PHYSICAL PROPERTIES OF THE DEEP EARTH'S INTERIOR
My work on Earth’s interior includes interpreting geomagnetic jerks as signals shaped by mantle conductivity, which allowed me to estimate the mantle’s electrical properties. I also map fluid flows at the core–mantle boundary over the past four centuries, revealing long-lasting patterns and rapid accelerations detected by satellite observations. These results show that geomagnetic jerks, torsional oscillations, and core–mantle coupling are interconnected processes within Earth’s deep interior.
PLANETARY MAGNETIC FIELDS
Mars lacks an active core-generated magnetic field and instead shows strong crustal magnetization, whereas Mercury possesses a weak global field likely driven by its core. Space missions such as MGS, MESSENGER, and BepiColombo have revealed major contrasts in the origin, strength, and structure of these planetary magnetic fields. Understanding these differences provides key insights into planetary interiors, dynamo evolution, and interactions with the solar wind.
GRAVITY FIELD
To better understand Earth’s deep interior, I use satellite gravimetry from the GRACE, GRACE-FO, and GOCE missions. This work has shown that core flows can generate detectable gravity signals, and it includes contributions to GOCE analyses of three-dimensional gravity variations. Combining these results with other geophysical data helps me build a more integrated view of Earth’s internal dynamics.
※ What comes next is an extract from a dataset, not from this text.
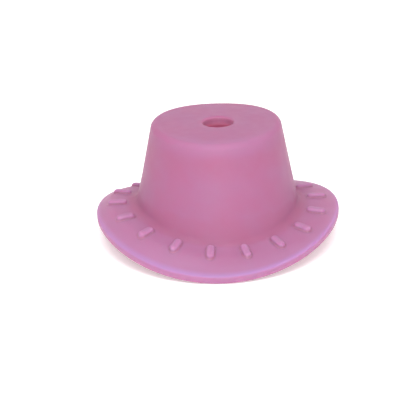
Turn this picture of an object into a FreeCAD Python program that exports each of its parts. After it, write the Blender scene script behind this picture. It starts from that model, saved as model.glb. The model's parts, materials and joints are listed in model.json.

SOLID EARTH SEEN FROM SPACE
My work on the Solid Earth focuses on ensuring continuity of key geophysical observations to better understand internal processes and their surface expressions. I contribute to ESA’s Swarm mission and to gravity studies using GRACE, GRACE-FO, and GOCE, while also collaborating with French teams on geodesy, DORIS/ITRF, LIDAR, and hyperspectral imaging. By combining these space-based and ground-based datasets, I aim to broaden and strengthen research on Earth’s dynamic interior.